Along these lines, overall the point of the book is largely to explore the island, take their treasures (naturally!) and eliminate the Eld. By killing off the Eld, their otherworldly grasp on this chunk of the lands of Zem is shaken and will, over time, allow the islands to revert back to normal and reject the incursion of the Cold Hell. This differs from many OSR modules, in that often in old school gaming it is by far preferable to avoid as much combat as possible. Here, elimination of the entire Eld contingent is presumed to be a goal of the players; while Chris Kutalik makes note of the usefulness of the book’s adventure sites stripped of the isles and the Eld in general, the reality is that you’ve probably purchased this book to play through as laid out. This doesn’t mean the book rewards a modern play style and the expectation of balanced encounters with little danger of death; numerous areas are designed intentionally to be incredibly dangerous even to well-equipped parties of sufficient number and level, and tactical thinking is necessary to survive the deadly odds of the islands.

Of course, the Eld are not content to sit back and let the PCs maraud upon their islands. The actions undertaken by the PCs cause various levels of alert within the Eld military forces, leading to various increases in Eld activity. At different levels the behavior of the entire population of the Eld changes, leading to increased and decreased interactions, more desperate behavior, and so on. The command of the Eld falls to numerous named ranking NPCs who are capable of calling for a limited number of reinforcements to spite the PCs and hold on to a tenuous grasp of the islands, leading to a dangerous game of attrition.

The book is filled with interesting tables. Everything from where and how you land on the shores of the islands themselves (no mean feat!) to the types and numbers of reinforcements can be found on useful tables throughout the book. Naturally, the usual suspects, such as encounters and patrols, are found on tables as well.

In previous Hill Cantons books, a Chaos Index was present to model the dynamic Weird, the layer of magic that blankets and warps areas of the world of Zem. In this book, an Anti-Chaos Index exists, because the isles of the Eld are trapped in an unnatural state by the incursion of the Eld and the Cold Hell. This index is impacted by character actions only, and successes (or failures) of the party can push the index back towards normality. As the party progresses in defeating the Eld, the real world reasserts itself, making the landmass more reasonable and rational, and reconnecting it to the rest of the natural Hill Cantons.

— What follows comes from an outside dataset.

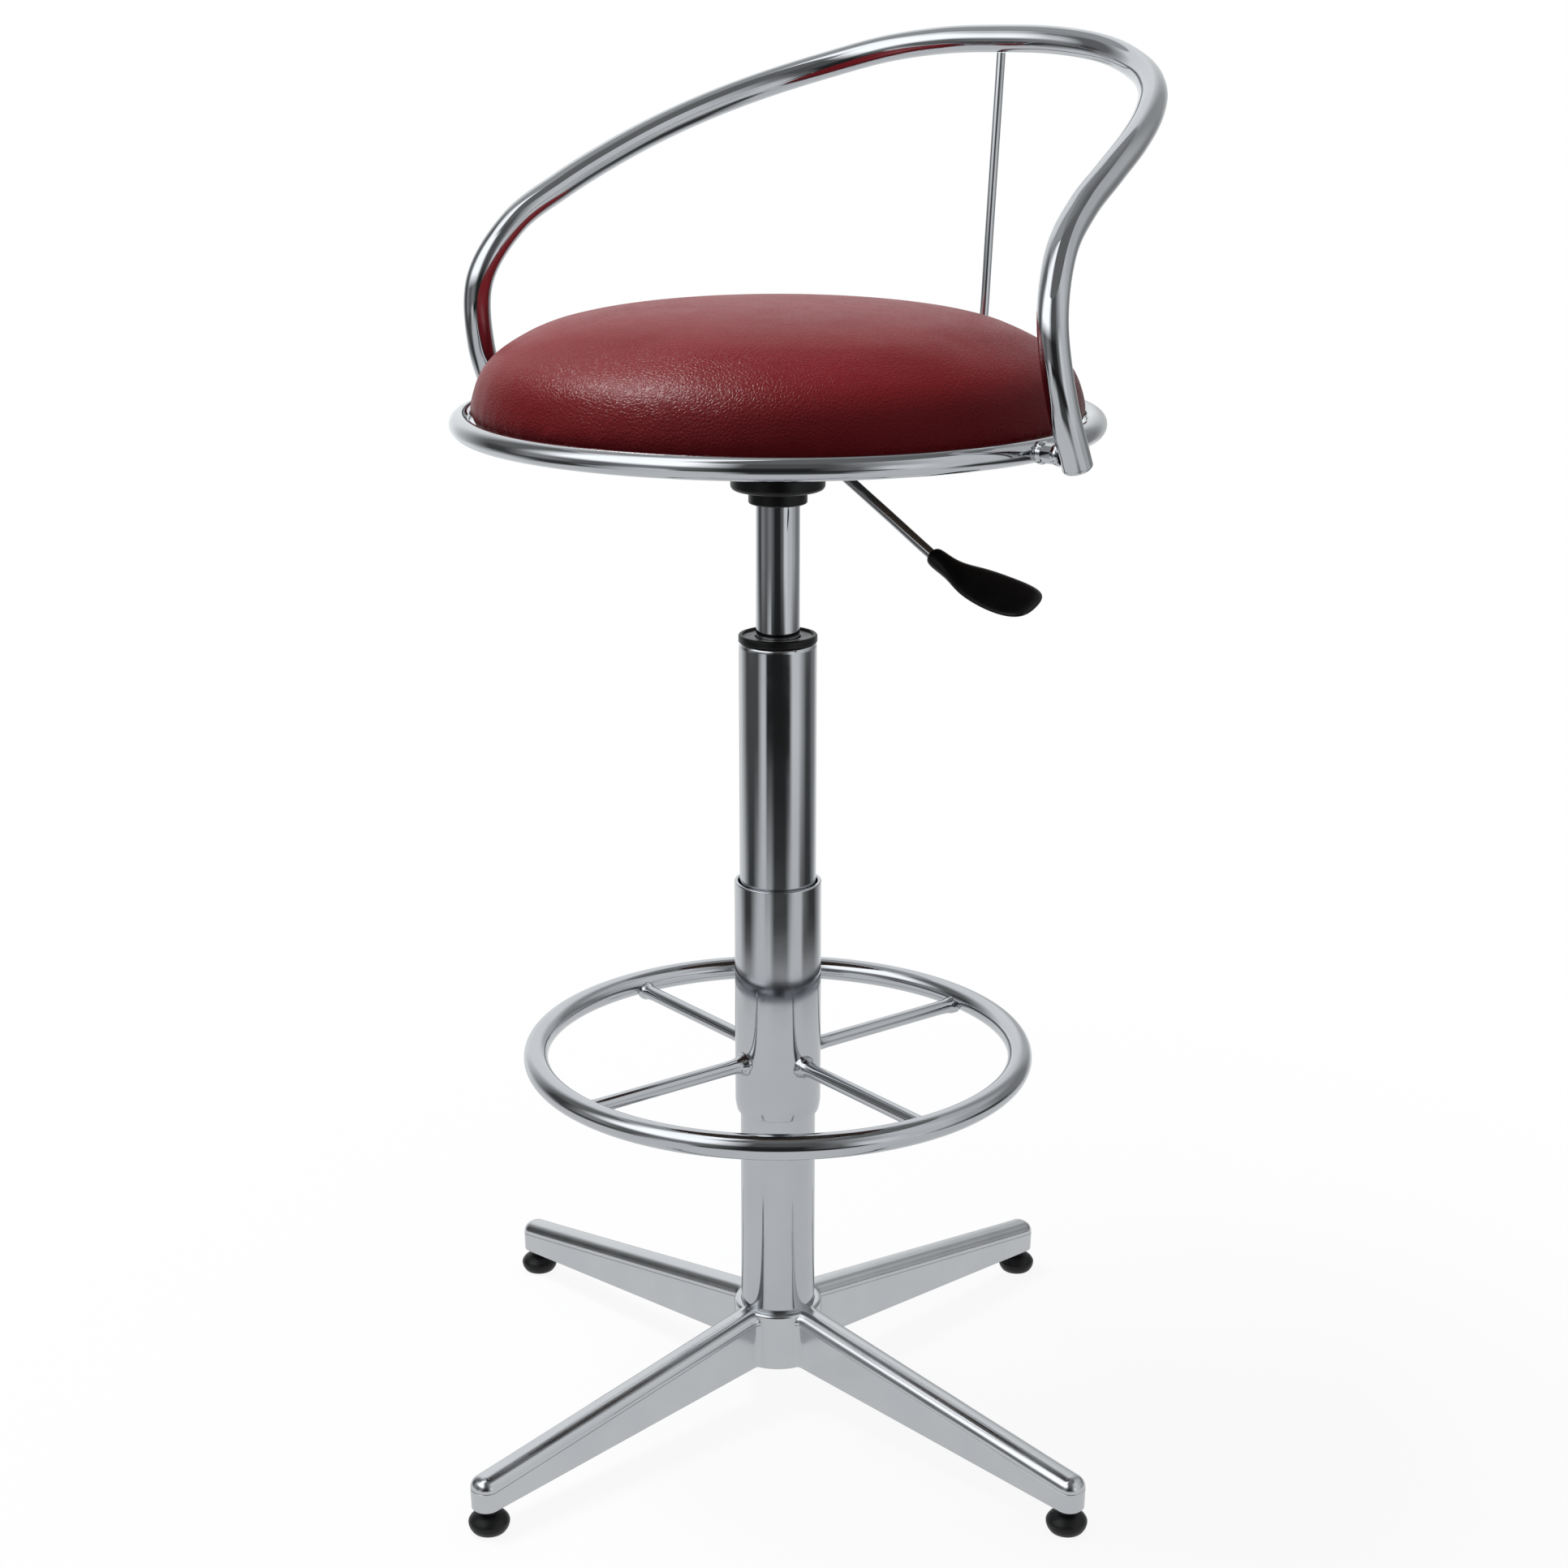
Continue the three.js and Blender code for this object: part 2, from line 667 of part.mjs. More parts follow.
const seatPlate = new THREE.ExtrudeGeometry(seatPlateShape(), {
  depth: seatPlateThickness,
  bevelEnabled: false,
  curveSegments: cornerSegments,
});
add('seat_plate', seatPlate.translate(0, 0, seatPlateBottom), blackSteel);

// Two ears under the plate carry the lever's pivot barrel.
const earShape = new THREE.Shape();
const earTop = seatPlateBottom - seatingGap;
earShape.moveTo(-earHalfLength, earTop - leverHeight);
earShape.lineTo(-earHalfLength, 0);
earShape.absarc(0, -earDrop + earHalfLength, earHalfLength, Math.PI, 2 * Math.PI, false);
earShape.lineTo(earHalfLength, earTop - leverHeight);
const earHole = new THREE.Path();
earHole.absarc(0, 0, pivotStubRadius + runningGap, 0, 2 * Math.PI, true);
earShape.holes.push(earHole);
const earInner = barrelHalfWidth + runningGap;
[1, -1].forEach((side, k) => {
  const ear = new THREE.ExtrudeGeometry(earShape, {
    depth: earThickness,
    bevelEnabled: false,
    curveSegments: cornerSegments,
  }).rotateX(90 * degrees)
    .translate(pivotOffset, side * (earInner + earThickness / 2) + earThickness / 2, leverHeight);
  add(`lever_ear_${k + 1}`, ear, blackSteel);
});

// Lever: a bent rod through a pivot barrel, with a paddle grip pushed over its outer end.
const stubEnd = earInner + earThickness + seatingGap;
const barrel = turned([
  [0, -stubEnd],
  [pivotStubRadius, -stubEnd],
  [pivotStubRadius, -barrelHalfWidth],
  [barrelRadius, -barrelHalfWidth],
  [barrelRadius, barrelHalfWidth],
  [pivotStubRadius, barrelHalfWidth],
  [pivotStubRadius, stubEnd],
  [0, stubEnd],
], smallRound).rotateX(90 * degrees).translate(pivotOffset, 0, leverHeight);
const barrelHole = bar(leverRodRadius + seatingGap, pivotOffset - barrelRadius - cutOverrun,
  pivotOffset + barrelRadius + cutOverrun, leverHeight, smallRound);
add('lever_pivot', cut(barrel, barrelHole), steel);

// The lever's centre line as shares of its reach past the bend and of its fall.
const leverRouteShares = [
  [0, 0],
  [0.03, 0.012],
  [0.07, 0.055],
  [0.3, 0.36],
  [0.58, 0.735],
  [0.66, 0.82],
];
const gripCentreShares = [
  [0.525, 0.665],
  [0.575, 0.725],
  [0.635, 0.8],
  [0.71, 0.868],
  [0.8, 0.925],
  [0.9, 0.968],
  [0.972, 0.99],
  [1, 1],
];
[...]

As usual, Chris ends the book with a terrific bestiary and new class options. This time around the class is a variant cleric-wizard psionicist with bizarre mutations due to exposure to Eld radiation, which is cool as hell. This includes a wicked table of mutations which, honestly, is extremely useful in all kinds of ways if you play a dangerous style of D&D where magic can backfire or potions/cursed items/etc can result in permanent weirdness. Great stuff. In prior books Chris gave us two classes; in this book, he swaps one class for a huge library of psionic “spells” for the Psychonaut class and a big list of potent and strange Eld artifacts that can utterly change the tone and landscape of your game. Overall, this is an immense amount of gameable content that can be adapted to anything you’re doing (such as dropping the Misty Isles into your own setting, for example).

At the end, and further proof of iterative advancement in layout design, the maps featured earlier in the book are reprinted for easy reproduction or reference. I wish it had included a table index as well, but you can’t win them all, I suppose.

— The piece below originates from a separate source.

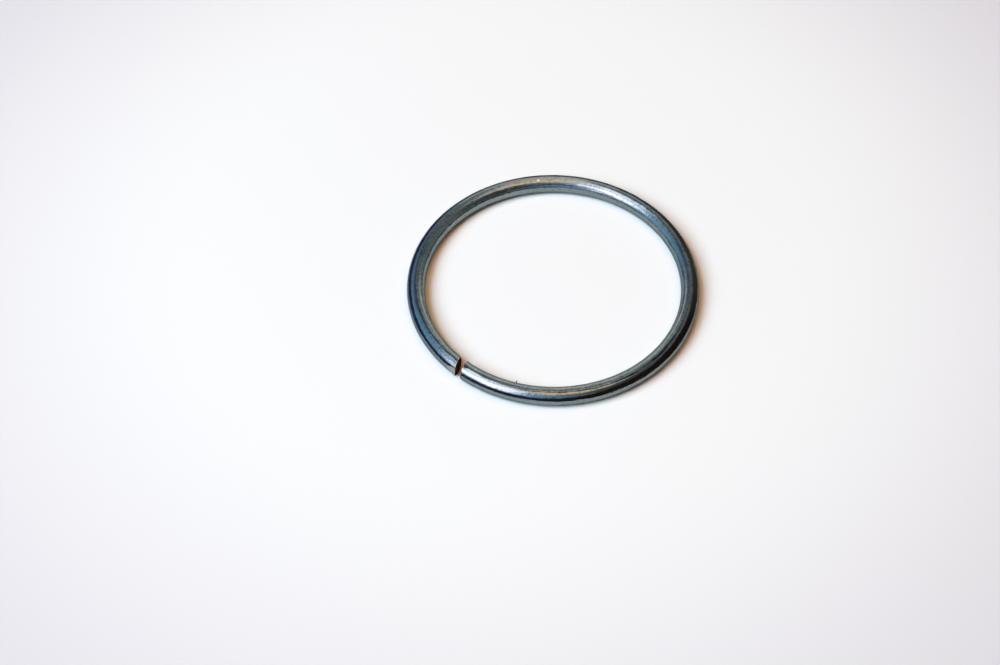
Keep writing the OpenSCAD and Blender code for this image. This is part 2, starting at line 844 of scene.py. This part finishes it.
@dataclass(frozen=True)
class Studio:
    """A plain pale table under soft lamps, and the camera."""

    paper: Colour = (0.90, 0.895, 0.94)
    paper_roughness: float = 0.9
    paper_gloss: float = 0.1
    # Away from the ring the paper goes to this darker colour: painted shade of the light falling off.
    shaded_paper: Colour = (0.69, 0.66, 0.74)
    dim_middle: tuple[float, float, float] = (-8 * MM, 12 * MM, 0.0)
    dim_reach: tuple[float, float] = (40 * MM, 110 * MM)
    table_size: float = 3.0
    sky: Colour = (1.0, 1.03, 1.0)
    ambient: Colour = (0.08, 0.045, 0.02)
    camera_distance: float = 259.4 * MM
    camera_elevation: float = 50.97
    camera_turn: float = 1.588
    camera_tilt: float = -1.293
    camera_roll: float = -0.946
    lens: float = 67.61
    sensor: float = 36.0
    nearest: float = 0.005
    farthest: float = 10.0

    def build(self) -> None:
        """Builds the table, the lamps, the boards, the world and the camera."""
        self.build_table()
        self.build_world()
        self.build_camera()
        for lamp in (
            Lamp("window_lamp", 211, 50, size=0.98, colour=(0.70, 0.90, 1.0), radiance=9.0),
            Lamp("warm_lamp", 330, 82, size=1.05, colour=(1.0, 0.55, 0.22), radiance=2.15),
        ):
            lamp.build()
        for board in (
            self.window(),
            self.warm_cap(),
            self.far_glow(),
            self.kerb(),
            self.surround(),
            self.sill(),
            self.canopy(),
            self.overhead(),
        ):
            board.build()
        bpy.context.scene.view_settings.view_transform = "Standard"

    def window(self) -> Board:
        """A painted reflection of a bright window to the left, fading to blue all round."""
        edge = (0.60, 0.90, 1.35)
        return Board(
            "window",
            310 * MM,
            (
                Station(98, 66, 76, (1.6, 1.3, 1.3)),
                Station(118, 63, 80, (3.6, 3.3, 3.7)),
                Station(140, 63, 82, (4.4, 4.0, 4.5)),
                Station(165, 62, 82, (3.6, 3.4, 4.0)),
                Station(178, 50, 80, (2.0, 2.2, 2.9)),
                Station(190, 26, 79, (2.1, 2.4, 3.1)),
                Station(203, 20, 80, (5.6, 4.9, 5.4)),
                Station(228, 20, 80, (5.8, 4.9, 5.4)),
                Station(241, 22, 78, (3.4, 3.2, 3.8)),
                Station(254, 30, 70, edge),
            ),
            edge,
        )

    def warm_cap(self) -> Board:
        """A painted reflection of the warm lamp overhead: a glowing orange cap that only the metal shows.
        """
        low, wide = 77, 71
        orange = (2.5, 1.5, 0.85)
        turns = ((0, wide), (90, low), (180, low + 2), (270, wide + 1), (360, wide))
        return Board(
            "warm_cap", 350 * MM, tuple(Station(azimuth, edge, 90, orange) for azimuth, edge in turns)
        )

    def far_glow(self) -> Board:
        """A painted reflection: a glowing beige board close behind the ring's far side."""
        return Board(
            "far_glow",
            30 * MM,
            (
                Station(76, 29, 33, (0.80, 0.80, 0.84)),
                Station(83, 21, 38, (1.80, 1.42, 1.30)),
                Station(91, 20, 42, (1.65, 1.30, 1.15)),
                Station(98, 21, 41, (1.50, 1.20, 1.00)),
                Station(105, 25, 36, (1.00, 0.88, 0.72)),
                Station(111, 29, 32, (0.50, 0.52, 0.48)),
            ),
        )

    def kerb(self) -> Board:
        """A painted dark reflection: a low dark edge close round the ring, which darkens the wire's outer
        flank.
        """
        black, brown = (0.03, 0.015, 0.01), (0.13, 0.095, 0.08)
        navy, olive = (0.04, 0.06, 0.20), (0.14, 0.14, 0.09)
        return Board(
            "kerb",
            26 * MM,
            (
                Station(20, 0, 22, brown),
                Station(40, 0, 18, brown),
                Station(60, 0, 12, (0.20, 0.19, 0.15)),
                Station(75, 0, 9, olive),
                Station(125, 0, 8, olive),
                Station(145, 0, 12, navy),
                Station(200, 0, 11, navy),
                Station(245, 0, 9, (0.04, 0.04, 0.12)),
                Station(285, 0, 13, black),
                Station(310, 0, 18, black),
                Station(350, 0, 24, black),
                Station(380, 0, 22, brown),
            ),
        )

    def surround(self) -> Board:
        """A painted reflection of the room round the ring: blue to the left, pale behind, grey to the
        right.
        """
        grey = (0.32, 0.34, 0.35)
        return Board(
            "surround",
            330 * MM,
            (
                Station(104, 30, 50, (0.24, 0.27, 0.36)),
                Station(122, 5, 50, (0.30, 0.42, 0.52)),
                Station(140, 0, 56, (0.32, 0.52, 0.72)),
                Station(165, 0, 62, (0.40, 0.78, 1.12)),
                Station(190, 0, 40, (0.50, 0.85, 1.20)),
                Station(230, 0, 34, (0.50, 0.80, 1.20)),
                Station(250, 0, 66, (0.48, 0.70, 1.00)),
                Station(270, 0, 68, (0.42, 0.64, 0.88)),
                Station(290, 0, 66, (0.26, 0.34, 0.44)),
                Station(304, 0, 44, grey),
                Station(400, 0, 44, grey),
                Station(420, 10, 44, (0.50, 0.52, 0.50)),
                Station(436, 30, 44, (0.60, 0.62, 0.60)),
            ),
        )

    def sill(self) -> Board:
        """A painted reflection of a navy line low to the left and behind, which the right arc's inside
        shows.
        """
        navy = (0.10, 0.18, 0.40)
        return Board(
            "sill",
            325 * MM,
            (
                Station(116, 4, 8, (0.20, 0.30, 0.45)),
                Station(131, 5, 12, navy),
                Station(141, 9, 16, navy),
                Station(152, 8, 15, navy),
                Station(166, 9, 13, (0.25, 0.45, 0.70)),
            ),
        )

    def canopy(self) -> Board:
        """A painted reflection of a dark edge high to the right and behind, brown to the right and navy
        to the left.
        """
        return Board(
            "canopy",
            320 * MM,
            (
                Station(298, 40, 66, (0.13, 0.11, 0.11)),
                Station(360, 42, 64, (0.16, 0.14, 0.14)),
                Station(380, 42, 65, (0.32, 0.31, 0.31)),
                Station(410, 44, 66, (0.34, 0.33, 0.34)),
                Station(430, 44, 64, (0.18, 0.17, 0.19)),
                Station(448, 45, 60, (0.34, 0.38, 0.44)),
                Station(464, 43, 63, (0.08, 0.10, 0.20)),
                Station(485, 43, 60, (0.13, 0.18, 0.32)),
                Station(500, 46, 56, (0.32, 0.50, 0.72)),
            ),
        )

    def overhead(self) -> Board:
        """A painted reflection of a dark bar over the near side, which draws the thin line inside the
        top.
        """
        return Board(
            "overhead",
            30 * MM,
            (
                Station(199, 58, 64, (0.30, 0.36, 0.45)),
                Station(207, 56, 66, (0.05, 0.06, 0.12)),
                Station(240, 56, 69, (0.04, 0.05, 0.10)),
                Station(270, 57, 71, (0.03, 0.03, 0.06)),
                Station(300, 51, 67, (0.02, 0.015, 0.015)),
                Station(321, 43, 59, (0.02, 0.015, 0.015)),
                Station(345, 41, 54, (0.02, 0.015, 0.02)),
                Station(370, 42, 53, (0.04, 0.03, 0.05)),
                Station(382, 46, 53, (0.15, 0.15, 0.20)),
            ),
        )

    def build_table(self) -> None:
        """Adds the pale table top, a little darker away from the ring: painted shade of the light falling
        off.
        """
        half = self.table_size / 2
        corners = [(-half, -half, 0), (half, -half, 0), (half, half, 0), (-half, half, 0)]
        table = add_object("table_top", corners, [[0, 1, 2, 3]])
        material = bpy.data.materials.new("table_top")
        material.use_nodes = True
        graph = Graph(material.node_tree)
        away = graph.add(
            "ShaderNodeVectorMath", {"operation": "SUBTRACT"}, {0: graph.position(), 1: self.dim_middle}
        )
        reach = graph.add("ShaderNodeVectorMath", {"operation": "LENGTH"}, {0: away.outputs[0]})
        falloff_shade = Value(graph, reach.outputs["Value"]).step(*self.dim_reach)
        shader = graph.add(
            "ShaderNodeBsdfPrincipled",
            None,
            {
                "Base Color": graph.mix(falloff_shade, self.paper, self.shaded_paper),
                "Roughness": self.paper_roughness,
                "Specular IOR Level": self.paper_gloss,
            },
        )
        graph.add("ShaderNodeOutputMaterial", None, {"Surface": shader.outputs[0]})
        table.data.materials.append(material)

    def build_world(self) -> None:
        """Gives the camera and the metal a pale backdrop, and the table a little warm fill."""
        world = bpy.data.worlds.new("backdrop")
        world.use_nodes = True
        bpy.context.scene.world = world
        graph = Graph(world.node_tree)
        path = graph.add("ShaderNodeLightPath")
        seen = Value(graph, path.outputs["Is Camera Ray"])
        for kind in ("Is Glossy Ray", "Is Transmission Ray"):
            seen = graph.math("MAXIMUM", seen, Value(graph, path.outputs[kind]))
        colour = graph.mix(seen, self.ambient, self.sky)
        backdrop = graph.add("ShaderNodeBackground", None, {"Color": colour})
        graph.add("ShaderNodeOutputWorld", None, {"Surface": backdrop.outputs[0]})

    def build_camera(self) -> None:
        """Adds the camera where the photograph was taken from."""
        data = bpy.data.cameras.new("camera")
        data.sensor_width = self.sensor
        data.lens = self.lens
        data.clip_start = self.nearest
        data.clip_end = self.farthest
        place = direction(270, self.camera_elevation) * self.camera_distance
        ahead = -place.normalized()
        right = Vector((1, 0, 0))
        above = right.cross(ahead)
        for angle, about in (
            (self.camera_turn, "above"),
            (self.camera_tilt, "right"),
            (self.camera_roll, "ahead"),
        ):
            axis = {"above": above, "right": right, "ahead": ahead}[about]
            turn = Matrix.Rotation(math.radians(angle), 3, axis)
            ahead, right, above = turn @ ahead, turn @ right, turn @ above
        camera = bpy.data.objects.new("camera", data)
        pose = Matrix((right, above, -ahead)).transposed().to_4x4()
        pose.translation = place
        camera.matrix_world = pose
        bpy.context.scene.collection.objects.link(camera)
        bpy.context.scene.camera = camera


def direction(azimuth: float, elevation: float) -> Vector:
    """The unit vector towards an azimuth, round from +X, and an elevation, in degrees."""
    turn, lift = math.radians(azimuth), math.radians(elevation)
    return Vector((math.cos(turn) * math.cos(lift), math.sin(turn) * math.cos(lift), math.sin(lift)))


def blend(first: Colour, second: Colour, share: float) -> Colour:
    """The colour between two colours, where a share of 1 is the second."""
    return tuple(a + (b - a) * share for a, b in zip(first, second))


def smooth_step(low: float, high: float, value: np.ndarray) -> np.ndarray:
    """A smooth rise from 0 to 1 as value goes from low to high."""
    share = np.clip((value - low) / (high - low), 0, 1)
    return share * share * (3 - 2 * share)


def add_object(name: str, points: list, faces: list) -> bpy.types.Object:
    """Adds a mesh object to the scene.

    Args:
        name: The object's name.
        points: Its points.
        faces: Its faces, as lists of point numbers.

    Returns:
        The object.
    """
    mesh = bpy.data.meshes.new(name)
    mesh.from_pydata(points, [], faces)
    made = bpy.data.objects.new(name, mesh)
    bpy.context.scene.collection.objects.link(made)
    return made


def main() -> None:
    """Builds the ring and the studio."""
    logging.basicConfig(level=logging.INFO, format="%(name)s: %(message)s")
    WireRing.from_frame(Split()).build()
    Studio().build()


if __name__ == "__main__":
    main()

Misty Isles of the Eld was actually the first of the Hill Cantons books that I read. It was recommended to me by a Twitter user named @oxfordgamer when I asked what recent OSR-ish adventures folks would recommend to introduce folks to the game style. As I had only recently emerged from avoiding most internet RPG stuff after leaving years ago from sheer 3.5E/4E war negativity exhaustion, I had never heard of the Hill Cantons, Chris Kutalik, or Luka Rejec. I had managed to stay abreast of some OSR/DIY darlings – I knew about Labyrinth Lord and OSRIC and Lamentations of the Flame Princess, for example – but I had clearly missed out on so much. I was therefore very excited to grab Misty Isles of the Eld on @oxfordgamer’s recommendation. It ended up opening whole new doors to me.

Rating System Changes:
Update 20 Mar 2019: A new n/10 rating system has been instituted to more clearly express my feelings. The legacy n/5 system was always supposed to represent the top half of the n/10 system as I really only review books I really enjoyed in the first place (so they’d all be 6/10 or better) but under that n/5 system, a 1/5 is actually still a very good book, but this is not clear to casual observers. For this reason, the new n/10 system is being used going forward, and is being ported backwards to old reviews. The corrected n/10 value for this review is immediately below this update text. Following that, the original review text is unaltered. A detailed post on this subject is forthcoming.

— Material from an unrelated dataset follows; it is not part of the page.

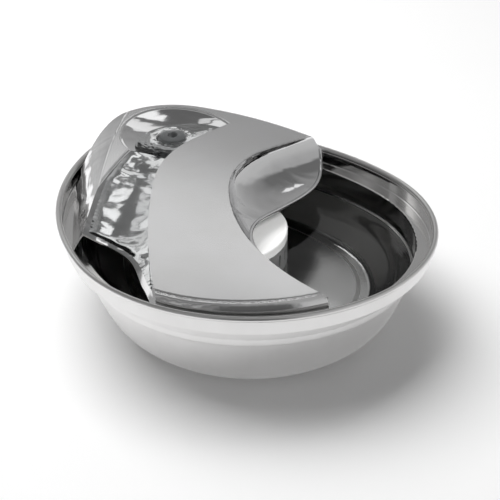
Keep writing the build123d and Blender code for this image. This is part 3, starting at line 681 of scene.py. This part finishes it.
def studio_world():
    """Grey walls round the object, darker overhead and darkest on the camera's side."""
    world = bpy.data.worlds.new("studio")
    bpy.context.scene.world = world
    s = Shader(world)
    x, y, z = s.xyz(s.node("ShaderNodeTexCoord").outputs["Generated"])
    to_degrees = 180 / math.pi
    ahead = s.math("ADD", s.math("MULTIPLY", x, AHEAD.x), s.math("MULTIPLY", y, AHEAD.y))
    right = s.math("ADD", s.math("MULTIPLY", x, RIGHT.x), s.math("MULTIPLY", y, RIGHT.y))
    turn = s.math("MULTIPLY", s.math("ARCTAN2", right, ahead), to_degrees)
    height = s.math("MULTIPLY", s.math("ARCSINE", z), to_degrees)

    back = elevation_ramp(s, height, [(0, 0.58), (14, 0.44), (30, 0.33), (45, 0.17), (66, 0.14), (90, 0.4)])
    left = elevation_ramp(s, height, [(0, 0.34), (40, 0.28), (60, 0.22), (90, 0.4)])
    streak = s.math("SINE", s.math("MULTIPLY", turn, 0.42))
    left = s.math("MULTIPLY", left, s.math("MULTIPLY_ADD", streak, 0.3, 1.0))
    wall = elevation_ramp(s, height, [(0, 0.6), (30, 0.55), (55, 0.4), (90, 0.45)])
    dark = elevation_ramp(s, height, [(0, 0.10), (45, 0.13), (65, 0.3), (90, 0.45)])
    sky = s.mix(band(s, turn, -150, -62, 16), dark, left)
    sky = s.mix(band(s, turn, 50, 145, 16), sky, wall)
    sky = s.mix(band(s, turn, -46, 40, 16), sky, back)

    path = s.node("ShaderNodeLightPath")
    colour = s.mix(path.outputs["Is Diffuse Ray"], sky, (*grey(SHADE), 1))
    colour = s.mix(path.outputs["Is Camera Ray"], colour, (1, 1, 1, 1))
    background = s.node("ShaderNodeBackground", {"Color": colour, "Strength": 1.0})
    s.node("ShaderNodeOutputWorld", {"Surface": background.outputs[0]})


def soft_light(name, place, target, size, power):
    """A square softbox that lights the object but isn't seen in the steel or the water."""
    holder = softbox(name, place, target, size, size, power)
    holder.visible_glossy = False
    holder.visible_transmission = False
    return holder


studio_floor()
soft_light("key", (-0.30, 0.87, 2.0), (0, 0, 0), 2.0, 52)
light_pane("pane_low", -0.55, 0.13, 0.405, 0.57, 0.76)
light_pane("pane_right", 0.03, 0.17, 0.67, 0.84, 1.0)
light_pane("pane_left", -0.30, -0.09, 0.60, 0.68, 0.6)

# the fill lights the white housing alone
fill = soft_light("fill", (0.10, -1.0, 0.95), (0.03, -0.02, 0.05), 0.5, 15)
housing = bpy.data.collections.new("housing")
for name in ("housing_lid", "housing_tub"):
    housing.objects.link(nodes[name])
fill.light_linking.receiver_collection = housing
studio_world()

bpy.context.scene.view_settings.view_transform = "Standard"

End New Rating; Original Rating Text Follows:

With all the little improvements over the prior books, far more content, and no shortage in wild and interesting elements, this book is another easy recommendation from me. I give Misty Isles of the Eld five babbling psionic possums out of five without any hesitation. Fever-Dreaming Marlinko was a big step up over Slumbering Ursine Dunes, and Misty Isles of the Eld is another move in the right direction; this book cemented my interest in Hill Cantons and also made me an instant fan of Chris Kutalik, Hydra Cooperative, and Luka Rejec. Do not hesitate to grab this book even if you are unsure of where the other two would slot into your existing campaign – this can be made to work with ease in any world.